Cases that come to mind:

  • You may have functions defined in scripts that are only useful within that script, so you wouldn't want to see them everywhere else. But in that case it's probably better to refactor so that those things aren't global (e.g. as statics inside of other functions or constructors somewhere).
  • For libraries, you may have variables that you want to see while working on the library, but not when the library is used in the context of another project. But you probably want autocompletes for some of the stuff in the library. I'm not sure how you'd get the subset you want, especially since you'd be dependent on the library author to annotate things properly (or to follow a naming convention).
  • self variables in objects that you only want to see when you're in the object's code (rather than when you reference the object in other files). E.g. if I've got an object obj_a with an internal function _on_step(), I'd want to be able to see that function elsewhere in the object code but not when I'm dotting into an instance of that object.
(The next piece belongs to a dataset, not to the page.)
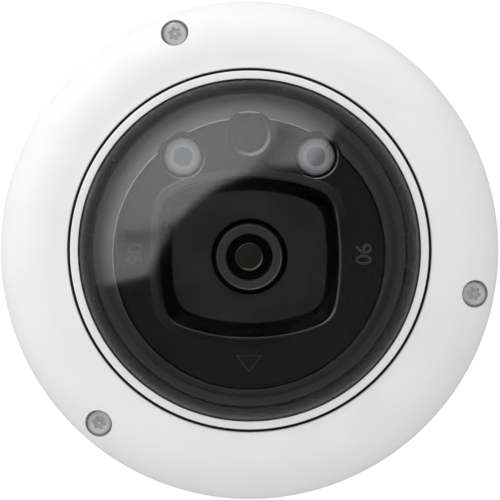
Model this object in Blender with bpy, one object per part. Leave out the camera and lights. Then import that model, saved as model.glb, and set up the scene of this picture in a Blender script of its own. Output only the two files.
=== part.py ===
"""Ceiling dome camera: a surface-mount housing, a clear bubble and a three-axis camera ball.

Frame: +Z is the dome's axis, away from the mounting face, which lies at Z = 0 and is centred on the origin.
+Y is the top of the camera's picture while the lens looks along +Z.
"""

import math

import bmesh
import bpy
from mathutils import Matrix, Vector

MM = 0.001

# ---------------------------------------------------------------- clearances
GAP = 0.3 * MM  # between two pieces that touch
SEAL_GAP = 0.1 * MM  # beside rubber
SHANK_GAP = 0.3 * MM  # a fastener's shank in its hole
SWEEP_GAP = 0.7 * MM  # round everything that turns with the ball

# ---------------------------------------------------------------- facets
RING_STEPS = 36
PIN_STEPS = 12
ROUND_STEPS = 20  # fittings, recesses and lens parts
DOME_STEPS = 8
LIMIT_STEPS = 12
CURVE_STEPS = 5

# ---------------------------------------------------------------- outer cover
SKIRT_Z = 0.8 * MM
SHOULDER_H = 18.0 * MM  # from the side wall's top up to the opening
OPENING_RAISE = 3.8 * MM  # the opening above the dome's centre
LIP_WALL = 2.0 * MM
COVER_WALL = 2.7 * MM
SHOULDER_POWER = 2.3
SHOULDER_FLAT = 2.0 * MM

# ---------------------------------------------------------------- dome bubble and its clamp
DOME_WALL = 2.2 * MM
DOME_RAISE = 7.2 * MM  # the dome's centre above the ball's
FLANGE_REACH = 0.8 * MM  # past the opening
FLANGE_T = 1.8 * MM
TRIM_WALL = 1.5 * MM
TRIM_T = 1.2 * MM
TRIM_RISE = 1.9 * MM
TRIM_SLOT = 0.8 * MM  # the slot between trim ring and cover that the gasket's lip fills
GASKET_T = 0.7 * MM
GASKET_LIP = 1.3 * MM
CLAMP_T = 1.5 * MM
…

That would be pretty straight-forward to implement -- we'd just skip _on_step() unless the current file is one of obj_a's event files. But if I do decide to reference that function somewhere else, I'd probably want a warning instead of an error.
  • self variables in struct literals and constructors are similar to objects, and I can see wanting to limit their visibility to within the literal's definition or the constructor body. That's a little trickier than just checking what file we're in, but probably doable. As with objects, I imagine we'd want to see a warning when these are used outside of their "private" scope, but still have them work there.
  • Local variable already have limited visibility, so I don't see a use-case for hidden local variables.

At least for the cases I can think of, I can see a case for Typescript-style protected variables that wouldn't bee too hard to implement. private (also not accessible to constructors/objects inheriting from the parent with that variable) may be doable but definitely adds a layer of complexity.

I can see starting with implementing a @protected JSDoc for self variables that works as described above. Having a configuration option to allow specifying a prefix/pattern to treat matching variables as protected even without the JSDoc wouldn't be a big deal once the functionality was in place.

Does that cover the kind of thing you're imagining? Do you have any specific cases of things you want to hide? If so, where do you want them visible versus invisible, and why?